Data to use —
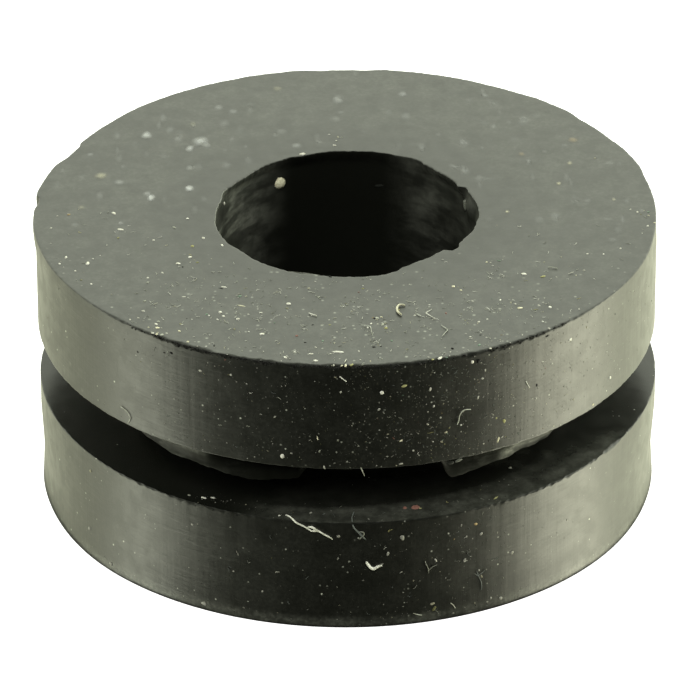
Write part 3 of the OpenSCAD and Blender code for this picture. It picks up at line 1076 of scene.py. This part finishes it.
# angle, radius, width, length, how strong, tint
spots = [
    (89.4, 3.7, 0.12, 0.1, 0.8, "cream"), (105, 5.1, 0.14, 0.12, 0.7, "cream"),
    (114, 5.7, 0.15, 0.12, 0.6, "cream"), (124, 4.95, 0.18, 0.14, 0.35, "amber"),
    (123, 6.35, 0.28, 0.16, 0.45, "amber"), (167, 5.95, 0.26, 0.22, 0.35, "cool"),
    (-151.5, 5.6, 0.24, 0.2, 0.25, "cool"), (-178, 5.5, 0.3, 0.24, 0.42, "cool"),
    (-149.6, 5.95, 0.24, 0.2, 0.3, "cool"), (-128.6, 6, 0.28, 0.25, 0.85, "cool"),
    (-135, 4.84, 0.46, 0.3, 0.72, "cool"), (-130, 4.78, 0.24, 0.22, 0.65, "cool"),
    (-132, 5.3, 0.26, 0.24, 0.2, "cool"), (-134.5, 4.6, 0.3, 0.2, 0.3, "cool"),
    (-107, 3.8, 0.25, 0.2, 1, "cool"), (-98.5, 4.56, 0.22, 0.22, 1, "cool"),
    (-100.5, 4.68, 0.26, 0.18, 0.35, "cool"), (-107, 5.95, 0.34, 0.2, 0.6, "cream"),
    (-105, 5.45, 0.3, 0.16, 0.35, "cool"), (-120, 4.2, 0.22, 0.18, 0.3, "cool"),
    (140, 5.4, 0.18, 0.16, 0.25, "cool"), (-165, 6.3, 0.26, 0.2, 0.25, "cream"),
    (150, 6.6, 0.2, 0.16, 0.25, "cool"), (95, 6.2, 0.12, 0.1, 0.5, "cream"),
    (-140, 5.6, 0.2, 0.2, 0.2, "cream"), (-160, 3.4, 0.3, 0.2, 0.3, "cool"),
    (-84, 5.2, 0.16, 0.12, 0.3, "cool"), (-92, 6.1, 0.2, 0.14, 0.3, "cream"),
    (-115, 6.6, 0.2, 0.14, 0.25, "cool"),
]
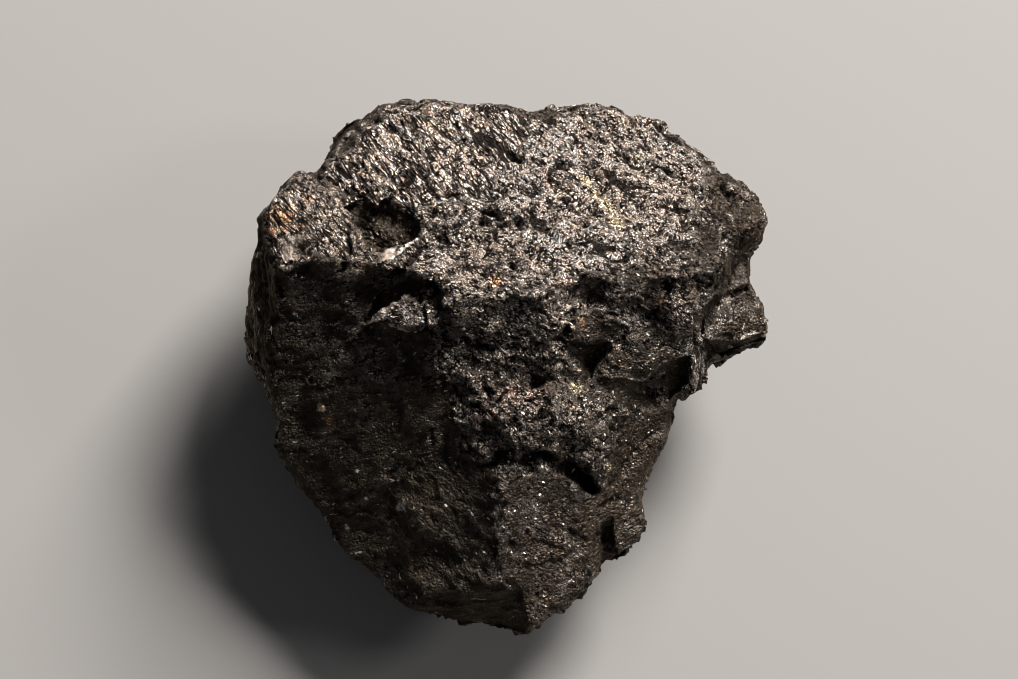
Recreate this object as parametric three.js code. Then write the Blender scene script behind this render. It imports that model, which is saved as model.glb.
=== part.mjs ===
// A hand specimen of sphalerite: one dark, blocky crystal mass, lying on its broken back.
// Millimetres, +Z up. The crystal faces look up, and the flat of the back rests at z = 0.
//
// The mass is described by its outline in plan, by the planes of its large crystal faces, and by
// the steps, ledges, lumps, pits and grooves on them. Together they make one solid, which is
// meshed, simplified and centred over its base.

import * as THREE from 'three';
import { ImprovedNoise } from 'three/addons/math/ImprovedNoise.js';
import { SimplifyModifier } from 'three/addons/modifiers/SimplifyModifier.js';
import { mergeVertices } from 'three/addons/utils/BufferGeometryUtils.js';

const TRIANGLES = 9700;
const CELL = 1.05; // meshing step
const HALF_SPAN = 42.5; // the meshing box holds the whole mass with room around it
const FLOOR = - 2.5;
const CEILING = 47.5;

// The mass in plan, clockwise from the left end of its bright upper face. 80 mm wide.
const OUTLINE = [
	[ - 37.6, 18.5 ], [ - 36.8, 22.7 ], [ - 34.1, 26.5 ], [ - 31.1, 28.5 ], [ - 28.3, 28.3 ],
	[ - 27.0, 30.6 ], [ - 26.5, 35.3 ], [ - 24.2, 37.0 ], [ - 21.7, 37.4 ], [ - 18.9, 39.1 ],
	[ - 12.4, 39.8 ], [ - 4.5, 39.7 ], [ - 0.2, 40.1 ], [ 1.8, 38.3 ], [ 3.3, 38.0 ],
	[ 6.8, 38.6 ], [ 12.1, 39.7 ], [ 14.4, 39.7 ], [ 18.2, 38.0 ], [ 20.5, 37.9 ],
	[ 25.3, 35.3 ], [ 29.5, 31.5 ], [ 34.1, 28.2 ], [ 35.6, 28.0 ], [ 38.6, 25.0 ],
	[ 39.7, 20.8 ], [ 38.6, 18.0 ], [ 36.8, 17.1 ], [ 37.0, 14.1 ], [ 38.6, 9.8 ],
	[ 39.5, 6.8 ], [ 40.0, 4.5 ], [ 39.5, 3.5 ], [ 35.6, 2.3 ], [ 32.6, 0.8 ],
	[ 30.6, - 0.5 ], [ 30.8, - 2.6 ], [ 28.5, - 4.8 ], [ 25.3, - 5.5 ], [ 26.2, - 8.0 ],
	[ 24.2, - 12.4 ], [ 22.0, - 17.1 ], [ 20.9, - 18.8 ], [ 21.5, - 25.0 ], [ 20.5, - 27.3 ],
	[ 14.4, - 31.5 ], [ 12.1, - 34.4 ], [ 10.6, - 37.0 ], [ 5.3, - 39.2 ], [ 2.7, - 41.0 ],
	[ - 1.5, - 39.5 ], [ - 5.3, - 38.8 ], [ - 9.1, - 37.7 ], [ - 15.6, - 36.2 ], [ - 18.8, - 35.3 ],
	[ - 20.0, - 33.2 ], [ - 23.5, - 29.8 ], [ - 26.5, - 25.5 ], [ - 31.1, - 19.2 ], [ - 32.6, - 16.4 ],
	[ - 35.3, - 12.6 ], [ - 34.5, - 8.3 ], [ - 36.1, - 4.8 ], [ - 36.4, - 2.0 ], [ - 39.5, 2.7 ],
	[ - 40.0, 6.1 ], [ - 40.1, 9.8 ], [ - 38.9, 15.6 ],
];

// A crystal face: the height of its plane at one point, and how that height rises along X and Y.
const face = ( [ x0, y0, z0 ], riseX, riseY ) => ( x, y ) => z0 + riseX * ( x - x0 ) + riseY * ( y - y0 );

// The upper faces point at the apex, which the crown face cuts off. Of the large faces, the lowest rules.
const APEX = [ - 0.8, 10.6, 42 ];
const LARGE_FACES = {
	upperLeft: face( APEX, 0.18, - 0.60 ),
	upperRight: face( APEX, - 0.18, - 0.60 ),
	crown: face( [ 0, 10.6, 39.4 ], - 0.09, - 0.28 ),
	lowerLeft: face( [ 0, 0, 37.2 ], 0.40, 0.42 ),
	right: face( [ 22, 4, 31 ], - 0.25, 0.42 ),
	leftSide: face( [ - 40, 8, 17 ], 2.0, 0.10 ),
	footSide: face( [ - 9, - 35.6, 18.5 ], 0.20, 1.6 ),
	footRightSide: face( [ 17.7, - 29.0, 15 ], - 0.80, 1.2 ),
	headSide: face( [ 5, 38, 24.5 ], - 0.12, - 1.8 ),
};

const lowerRight = face( [ - 0.6, - 25, 26.2 ], - 0.42, 0.42 );
const lowerStorey = ( x, y ) => Math.min( LARGE_FACES.lowerLeft( x, y ), lowerRight( x, y ) );

const blockTop = face( [ - 0.8, 10.6, 39.9 ], 0.04, - 0.08 );
const blockFront = face( [ 0, 9.4, 39.8 ], - 0.08, 0.58 );
const block = ( x, y ) => Math.min( blockTop( x, y ), blockFront( x, y ) );

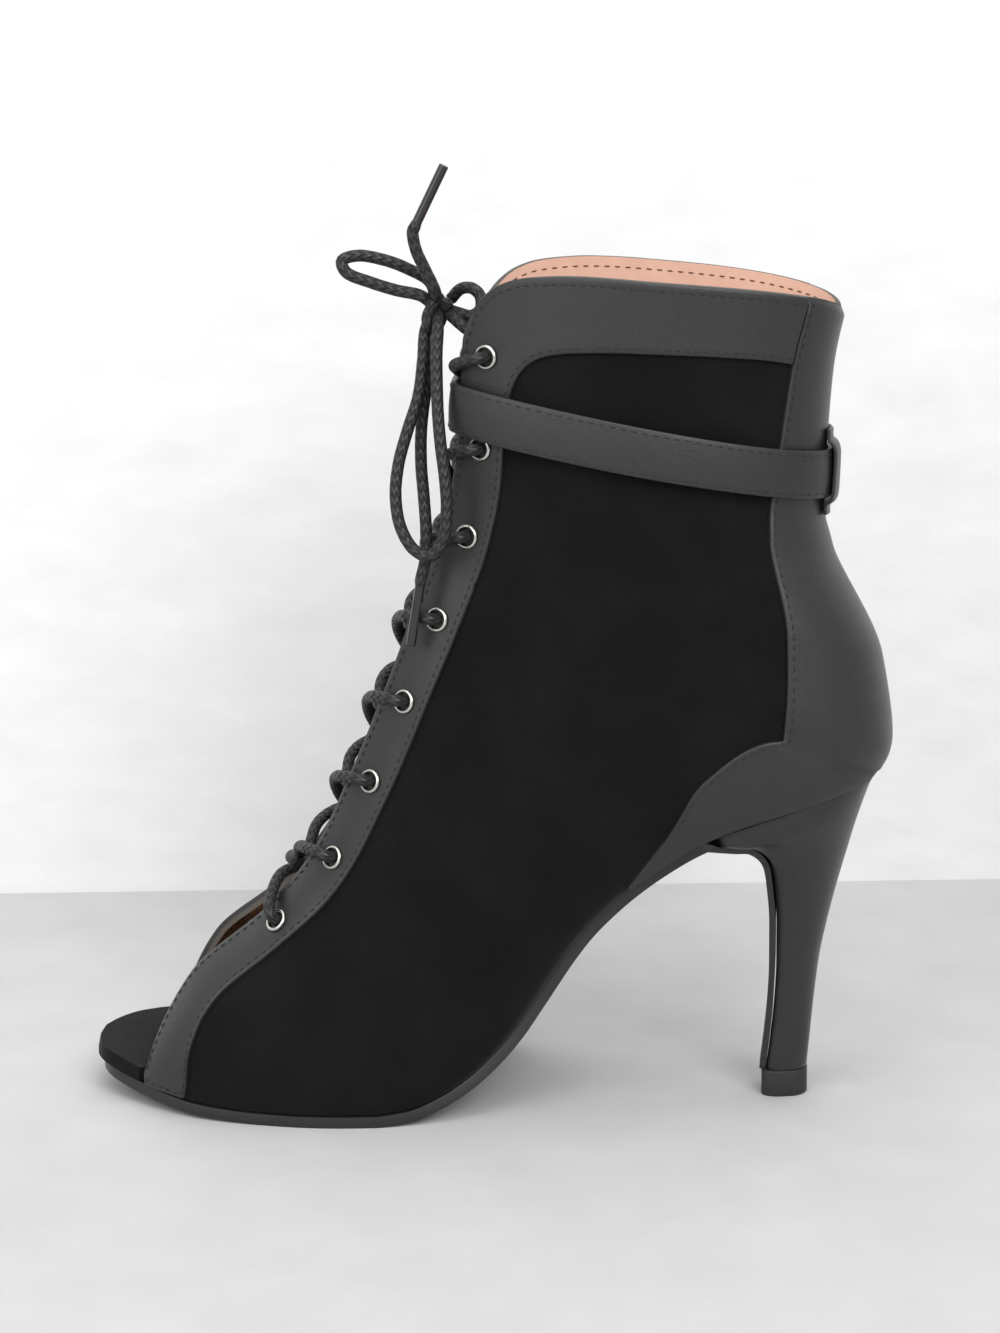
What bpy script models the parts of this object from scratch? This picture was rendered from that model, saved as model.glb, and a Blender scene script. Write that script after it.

Exercise —
Above are some lines. Repeat exactly, and only, those from the line that has "Recreate this object" through the line that has "const CEILING = 47.5;".

Exercise solution —
Recreate this object as parametric three.js code. Then write the Blender scene script behind this render. It imports that model, which is saved as model.glb.
=== part.mjs ===
// A hand specimen of sphalerite: one dark, blocky crystal mass, lying on its broken back.
// Millimetres, +Z up. The crystal faces look up, and the flat of the back rests at z = 0.
//
// The mass is described by its outline in plan, by the planes of its large crystal faces, and by
// the steps, ledges, lumps, pits and grooves on them. Together they make one solid, which is
// meshed, simplified and centred over its base.

import * as THREE from 'three';
import { ImprovedNoise } from 'three/addons/math/ImprovedNoise.js';
import { SimplifyModifier } from 'three/addons/modifiers/SimplifyModifier.js';
import { mergeVertices } from 'three/addons/utils/BufferGeometryUtils.js';

const TRIANGLES = 9700;
const CELL = 1.05; // meshing step
const HALF_SPAN = 42.5; // the meshing box holds the whole mass with room around it
const FLOOR = - 2.5;
const CEILING = 47.5;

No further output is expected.